La question est la suivante : que peut-on savoir, à partir d’une fiction littéraire, des théories et pratiques de la traduction ? Autrement dit, comment la littérature pense-t-elle sa traductibilité mais aussi le statut du traducteur ?

Si l’on considère que les récits de traduction peuvent constituer un objet épistémologique, c’est que l’on postule un rapport étroit entre savoir, normes et imaginaires du traduire. Il existe en effet des formes d’objectivation spécifiques mises en acte par les récits de traduction. La dichotomie fiction/théorie n’a donc plus de sens.

La traduction peut être un objet épistémologique dans les sciences humaines tout en n’étant pas « objective » :

  • Il n’y a pas de point de vue épistémologique autonome (la traductologie, comme les autres disciplines, ne peut fonctionner indépendamment) ;

  • Les objets épistémologiques n’existent pas en nature (la fidélité, le texte original), il y a simplement des visions normatives qui arrivent à un moment à s’imposer ;

  • Il faut souligner la fonction de l’interprétation dans la constitution des champs des savoirs.

Dans L’auberge du lointain, Antoine Berman donne la définition suivante : « La traductologie est la réflexion de la traduction sur elle-même à partir de sa nature d’expérience ». La question ontologique (qu’est-ce que la traduction ?) devient phénoménologique : quels régimes d’historicité et de fictionnalité sont incarnés par des pratiques traduisantes ?

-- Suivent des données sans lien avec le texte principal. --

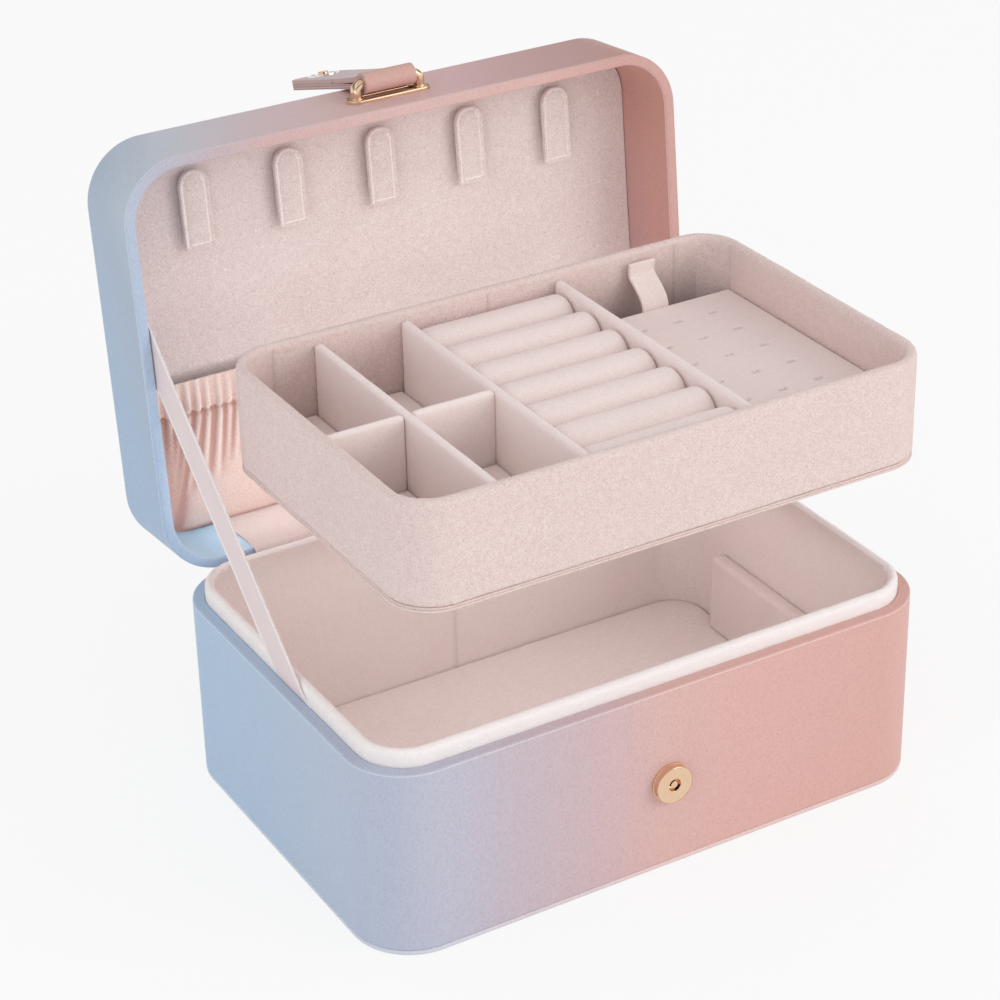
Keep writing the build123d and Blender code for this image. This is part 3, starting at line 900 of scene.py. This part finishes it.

Il faut voir dans la fictionnalisation du traduire l’un des lieux possibles de la constitution du savoir traductologique, allier aux différents points de vue traductologiques l’analyse symbolique de pratiques traduisantes.

Il y a une grande richesse métaréflexive des récits de traduction. Ces récits s’inscrivent dans différentes stratégies pour souligner l’autorialité traductive, pour donner une lisibilité au geste traductif. La fiction devient une métaréflexion sur la place du sujet dans la pratique traduisante.

Traduire est un processus dynamique qui produit des phénomènes linguistiques, politiques et culturels qui échappent à la théorie. Il n’y a pas de hiérarchie entre fiction sur la traduction (imaginaire du traduire) et traductologie savante. La traductologie permet donc aussi de redéfinir l’épistémologie des autres disciplines.

Une grande partie de la traductologie contemporaine a essayé de réduire l’altérité paradoxale du texte traduit à l’unité radicale du texte original. Il faut envisager une conception du savoir hybride et encyclopédique.

Adriana SERBAN (Université de Montpellier 3) : Le fictional turn en traductologie et les traducteurs dans la fiction

Par « fictional turn », on désigne la fertilisation réciproque entre théorisation littéraire et fictionnalisation de la traduction.

L’évocation des œuvres cinématographiques qui mettent en scène des personnages de traducteurs commence avec l’adaptation de l’œuvre de Conan Doyle, L’interprète grec1. En 1985, est réalisée une nouvelle adaptation2. L’interprète est kidnappé par des criminels pour faire la médiation avec leur victime. On voit qu’il est impossible pour l’interprète d’être neutre, il se range du côté de la victime et en meurt.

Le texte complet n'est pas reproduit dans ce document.